- REQUEST
Every line from the first one to the line containing "wasm.setup();" should be echoed exactly; leave out the rest.

- DATA SEGMENT

#####

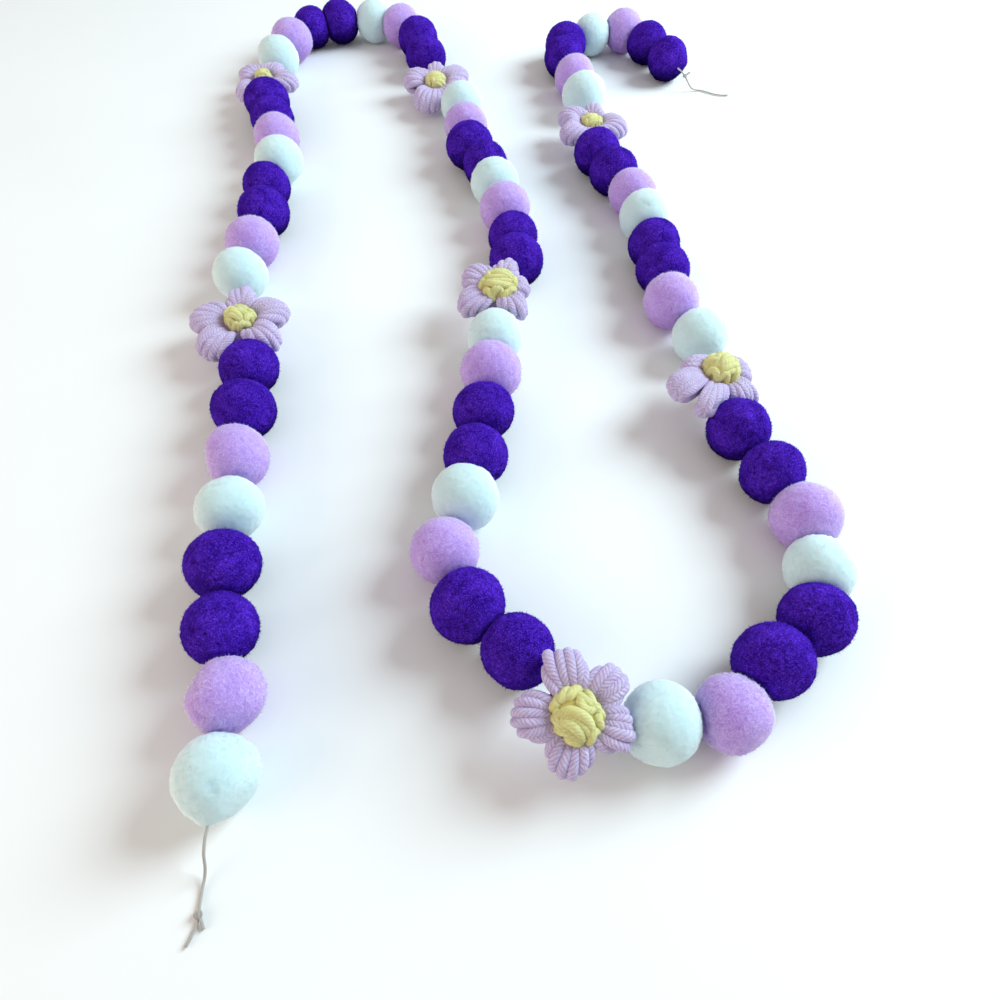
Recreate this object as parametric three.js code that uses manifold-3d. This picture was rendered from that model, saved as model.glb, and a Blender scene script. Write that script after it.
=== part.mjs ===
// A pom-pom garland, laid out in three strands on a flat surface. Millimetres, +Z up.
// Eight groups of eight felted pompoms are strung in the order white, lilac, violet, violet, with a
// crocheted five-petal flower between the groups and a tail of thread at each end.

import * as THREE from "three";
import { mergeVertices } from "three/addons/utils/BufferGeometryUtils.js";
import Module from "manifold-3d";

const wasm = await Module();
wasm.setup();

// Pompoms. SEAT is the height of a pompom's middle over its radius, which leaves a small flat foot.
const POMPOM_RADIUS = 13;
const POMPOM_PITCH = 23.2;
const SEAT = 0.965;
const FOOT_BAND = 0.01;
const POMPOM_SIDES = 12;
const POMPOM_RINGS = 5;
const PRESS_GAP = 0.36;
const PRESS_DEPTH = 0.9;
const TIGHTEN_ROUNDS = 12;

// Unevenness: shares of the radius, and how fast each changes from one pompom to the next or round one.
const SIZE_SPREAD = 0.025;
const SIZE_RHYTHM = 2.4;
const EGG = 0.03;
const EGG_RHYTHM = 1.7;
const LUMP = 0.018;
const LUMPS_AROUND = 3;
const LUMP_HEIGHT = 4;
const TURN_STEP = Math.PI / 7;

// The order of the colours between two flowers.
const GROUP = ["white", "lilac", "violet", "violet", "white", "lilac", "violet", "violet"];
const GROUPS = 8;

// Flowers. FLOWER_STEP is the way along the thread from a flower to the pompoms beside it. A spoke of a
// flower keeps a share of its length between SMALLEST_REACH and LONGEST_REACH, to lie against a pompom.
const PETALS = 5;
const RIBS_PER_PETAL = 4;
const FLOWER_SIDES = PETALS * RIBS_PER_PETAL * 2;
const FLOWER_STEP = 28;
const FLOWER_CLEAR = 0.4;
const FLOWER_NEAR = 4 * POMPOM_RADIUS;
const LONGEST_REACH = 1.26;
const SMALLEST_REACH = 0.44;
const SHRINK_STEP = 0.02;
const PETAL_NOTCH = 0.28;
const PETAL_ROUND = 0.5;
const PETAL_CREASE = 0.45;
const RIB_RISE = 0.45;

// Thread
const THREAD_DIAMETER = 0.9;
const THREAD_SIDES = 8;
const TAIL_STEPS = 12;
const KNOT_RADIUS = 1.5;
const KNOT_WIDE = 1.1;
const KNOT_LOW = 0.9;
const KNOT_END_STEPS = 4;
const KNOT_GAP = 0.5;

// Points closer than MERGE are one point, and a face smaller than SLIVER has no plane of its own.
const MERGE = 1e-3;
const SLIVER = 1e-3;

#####

- REPLY TO THE TASK
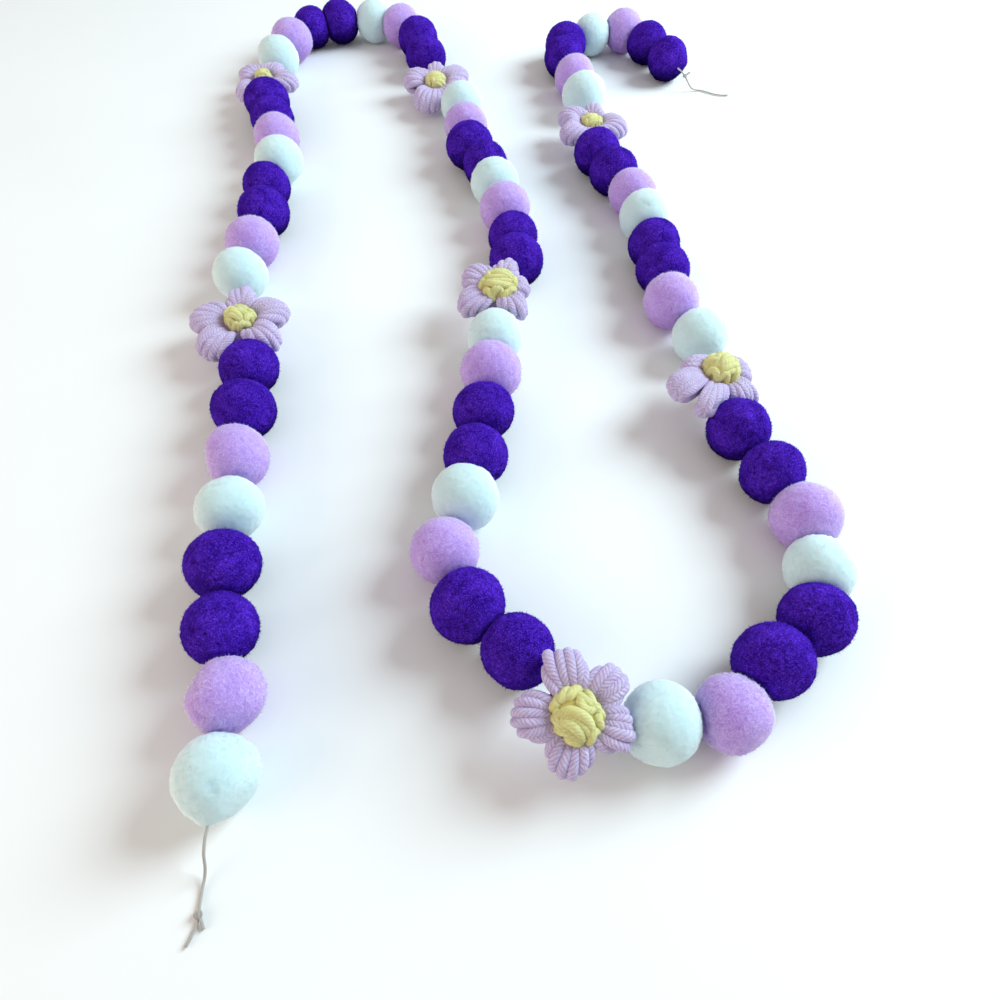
Recreate this object as parametric three.js code that uses manifold-3d. This picture was rendered from that model, saved as model.glb, and a Blender scene script. Write that script after it.
=== part.mjs ===
// A pom-pom garland, laid out in three strands on a flat surface. Millimetres, +Z up.
// Eight groups of eight felted pompoms are strung in the order white, lilac, violet, violet, with a
// crocheted five-petal flower between the groups and a tail of thread at each end.

import * as THREE from "three";
import { mergeVertices } from "three/addons/utils/BufferGeometryUtils.js";
import Module from "manifold-3d";

const wasm = await Module();
wasm.setup();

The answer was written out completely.